Some popular blockchains can become congested during peak usage, leading to higher transaction fees and slower confirmations. For gambling, where the experience should feel immediate, that’s a real adoption barrier.

To address this, platforms are increasingly exploring:

  • Layer-2 scaling: networks built on top of a base chain that can process transactions more efficiently while retaining security properties through different mechanisms
  • Sidechains and alternative networks: separate chains designed for higher throughput or lower fees
  • Hybrid designs: keeping certain high-frequency gameplay actions off-chain while anchoring verification and settlement on-chain

The benefit-driven takeaway is simple: as scaling improves, blockchain gambling can feel less like “crypto tech” and more like a fast, modern entertainment product with better transparency under the hood.

User Experience: Wallets, Keys, and Complexity

For newcomers, the biggest friction points often include:

  • Setting up a wallet
  • Managing private keys and recovery phrases
  • Understanding confirmations, gas fees, and network selection

UX improvements are steadily lowering that barrier through cleaner onboarding, more intuitive wallet experiences, better explanations of provably fair verification, and streamlined deposit and withdrawal flows. As the tooling matures, the “learning curve tax” for players should continue to shrink.


Tokenization, NFTs, and Loyalty Systems That Feel More Like Ownership

Tokenization is one of the most creative frontiers in blockchain-enabled gambling. Traditional casinos have long used loyalty programs. Blockchain adds the ability to issue digital assets that can, depending on structure and jurisdictional rules, represent utility, access, status, or tradable rewards.

Utility Tokens: Perks Beyond a Typical VIP Program

Some platforms introduce tokens that can be used to unlock benefits such as:

  • Lower platform fees
  • Enhanced rewards and promotions
  • Access to exclusive tournaments or experiences
  • Governance-style participation in certain platform decisions (in some models)

When designed responsibly, tokenized loyalty can increase engagement by giving players tangible, trackable rewards that go beyond points in a closed database.

NFTs: Digital Collectibles and Achievement Systems

NFTs are often used as digital collectibles, limited-edition rewards, or achievement badges. Their real value is not just scarcity, but portability: they can be held in a user’s wallet and potentially recognized across experiences, depending on the ecosystem’s design.

Not every NFT concept improves the player experience, but thoughtfully designed rewards can strengthen community and retention by making achievements feel more personal and more verifiable.

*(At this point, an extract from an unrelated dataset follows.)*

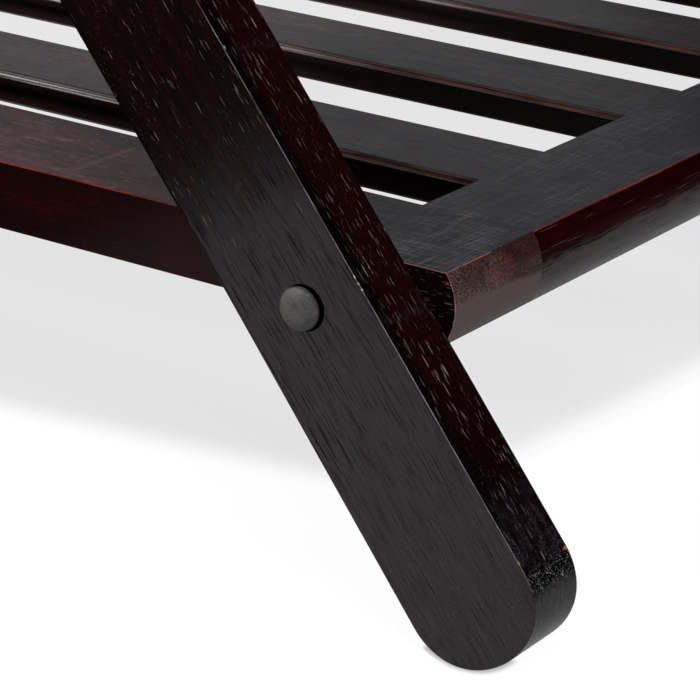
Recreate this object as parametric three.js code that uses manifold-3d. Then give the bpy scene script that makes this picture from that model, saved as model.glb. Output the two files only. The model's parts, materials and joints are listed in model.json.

Emerging Models: Player-Run Casinos and Profit Redistribution

One of the boldest ideas enabled by blockchain is the concept of a more decentralized casino, where the “house” is not a traditional corporation in the same way. In some experimental models, players can become token holders who share in platform economics, potentially redistributing a portion of profits among participants.

These models are still evolving, and they’re not uniform. But the benefit-driven appeal is clear:

  • Alignment: platforms can be designed so community participants benefit when the platform performs well
  • Transparency: open, auditable rules and on-chain accounting can make economics easier to inspect
  • Innovation: token incentives can accelerate experimentation with new game formats and community-led promotions

For many observers, this signals a broader trend: blockchain doesn’t just upgrade payments; it can reimagine platform ownership, incentives, and trust.

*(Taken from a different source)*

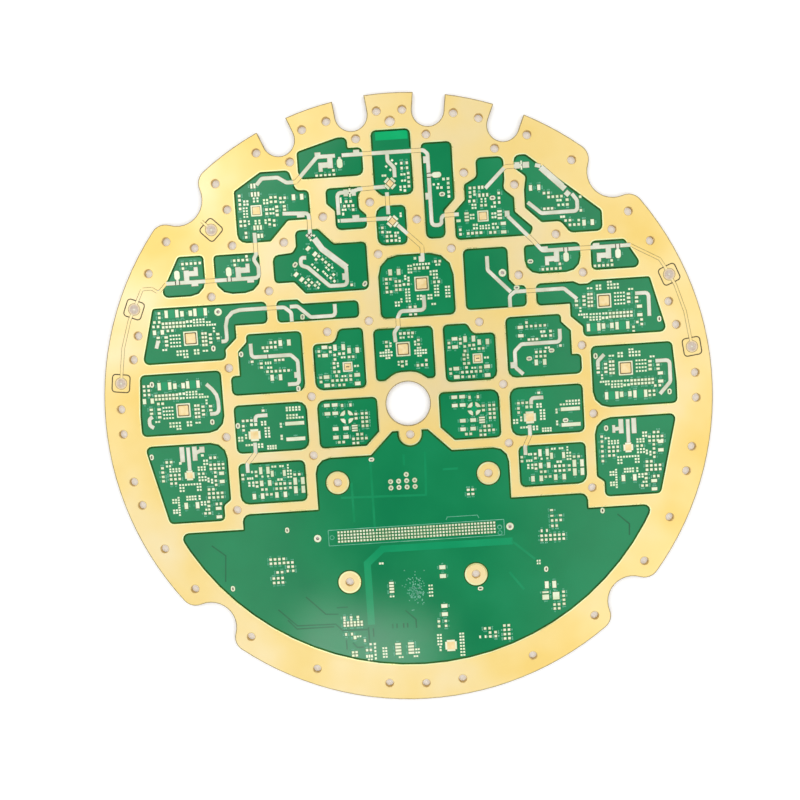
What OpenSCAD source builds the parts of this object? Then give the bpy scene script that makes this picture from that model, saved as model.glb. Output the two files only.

What the Future Could Look Like: Cross-Platform Verified Identities and Portable Assets

One of the most exciting long-term possibilities is a more interoperable gambling ecosystem where users can carry verified elements of their identity and assets across platforms.

In practical terms, that could mean:

  • Reusable verification: prove age or eligibility once, then reuse that proof across compliant platforms
  • Portable rewards: consistent recognition of achievements or loyalty assets
  • Smoother onboarding: fewer repetitive forms and less duplicated data storage

If decentralized identity and compliance frameworks mature, the industry could reach a point where trust and convenience reinforce each other: players get faster access with fewer repetitive checks, and operators reduce risk with better verification primitives.

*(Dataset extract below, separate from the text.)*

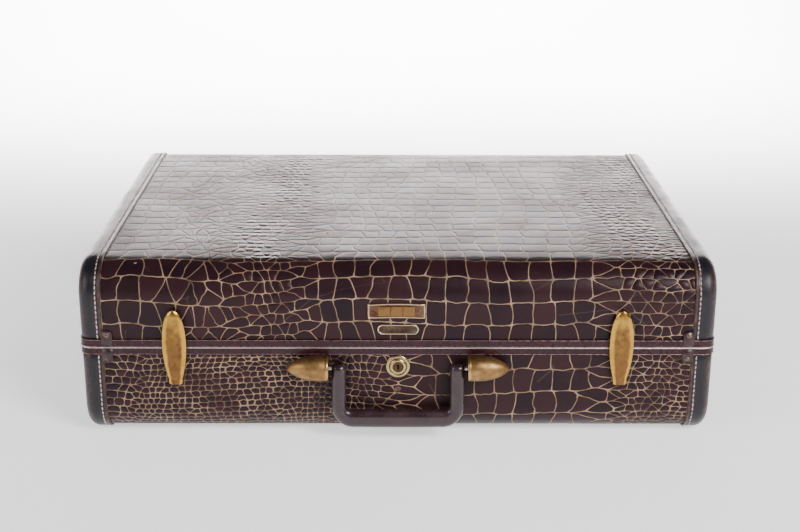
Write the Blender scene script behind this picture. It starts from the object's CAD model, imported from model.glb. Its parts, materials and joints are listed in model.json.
"""Looks of the travelling case: embossed cover, leather bindings, enamelled rims, brass hardware."""

import json
import math
import random

import bmesh
import bpy
from mathutils import Euler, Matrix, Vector
from mathutils.geometry import delaunay_2d_cdt


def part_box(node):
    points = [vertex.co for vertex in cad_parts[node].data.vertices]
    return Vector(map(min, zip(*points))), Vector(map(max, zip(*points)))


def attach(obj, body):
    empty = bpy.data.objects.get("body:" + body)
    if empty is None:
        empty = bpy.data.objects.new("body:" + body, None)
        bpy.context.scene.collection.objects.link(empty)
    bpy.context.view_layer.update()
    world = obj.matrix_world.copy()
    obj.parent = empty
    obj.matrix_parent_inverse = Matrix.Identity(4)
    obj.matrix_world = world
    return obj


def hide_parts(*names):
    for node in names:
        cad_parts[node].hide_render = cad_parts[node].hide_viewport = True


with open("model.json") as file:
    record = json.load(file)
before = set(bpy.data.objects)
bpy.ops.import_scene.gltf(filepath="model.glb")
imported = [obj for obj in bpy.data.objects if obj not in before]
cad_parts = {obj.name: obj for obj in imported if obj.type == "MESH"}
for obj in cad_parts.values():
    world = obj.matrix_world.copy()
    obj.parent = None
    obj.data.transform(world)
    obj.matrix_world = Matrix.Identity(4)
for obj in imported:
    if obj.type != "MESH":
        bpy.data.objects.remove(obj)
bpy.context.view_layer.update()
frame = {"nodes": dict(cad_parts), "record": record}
MM = 0.001

# ---------------------------------------------------------------- sizes read from the frame
binding_low, binding_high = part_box("base_binding_left")
lid_low, lid_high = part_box("lid_binding_left")
cover_low, cover_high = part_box("base_cover")
FRONT, BACK = binding_low.y, binding_high.y
HALF_LENGTH = -binding_low.x
COVER_END = cover_high.x
BASE_SEAT, LID_SEAT, TOP = binding_high.z, lid_low.z, lid_high.z
EDGE_RADIUS = 34 * MM
CORNER_RADIUS = 11 * MM
COVER_INSET = cover_low.y - FRONT
END_WINDOW = 24 * MM
BEND_STEPS = 12
MIDDLE = Vector((0, (FRONT + BACK) / 2, (BASE_SEAT + LID_SEAT) / 2))
SIDES = (("left", -1), ("right", 1))


# ---------------------------------------------------------------- mesh helpers
def finish_piece(obj, body, material, replaces=()):
    """Material, body, record slot and the CAD nodes that the piece stands for."""
    obj.data.materials.clear()
    obj.data.materials.append(material)
    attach(obj, body)
    if replaces:
        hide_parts(*replaces)
    return obj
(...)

How to Evaluate a Blockchain Gambling Platform (A Player-Focused Checklist)

If you’re exploring blockchain-enabled gambling, the most valuable mindset is to look for verifiability and clarity. Here are practical signals that a platform takes transparency seriously.

Provably Fair Clarity

  • Does the platform clearly explain its provably fair method (server seed, client seed, nonce)?
  • Can you access your bet history and the data needed to verify outcomes?
  • Are the verification steps understandable and repeatable?

Payment and Settlement Transparency

  • Are deposits and withdrawals trackable with clear transaction references and timestamps?
  • Are fees disclosed in plain language (including network fees where relevant)?

Security and Account Protections

  • Does the platform encourage strong security practices (such as robust authentication options)?
  • Is there clear guidance on wallet safety and avoiding phishing?

Compliance Fit

  • Does the platform communicate where it operates and what verification may be required?
  • If KYC is required, is the process explained clearly so you know what to expect?

The Bottom Line: Blockchain Makes Gambling More Verifiable, Not More Magical

Blockchain’s biggest contribution to online gambling is straightforward and powerful: it shifts the industry toward independent verification. Immutable ledgers and timestamps make records harder to rewrite. Provably fair mechanics using cryptographic seeds and nonces let players validate outcomes. Smart contracts can automate payouts and reduce friction. Crypto payments can accelerate settlement and reduce reliance on traditional intermediaries.

At the same time, the path to broader adoption depends on solving real-world hurdles: KYC and AML compliance, scalable networks with predictable fees, and user experiences that feel as easy as mainstream apps. With decentralized identity, layer-2 scaling, and better onboarding, the trajectory points toward a future where blockchain gambling becomes less about novelty and more about trust you can check.


Responsible gambling note: This article is for informational purposes only and is not legal or financial advice. Online gambling is regulated and rules vary by location. Gambling involves financial risk and can be addictive. Only play with money you can afford to lose, and seek help if it stops being fun.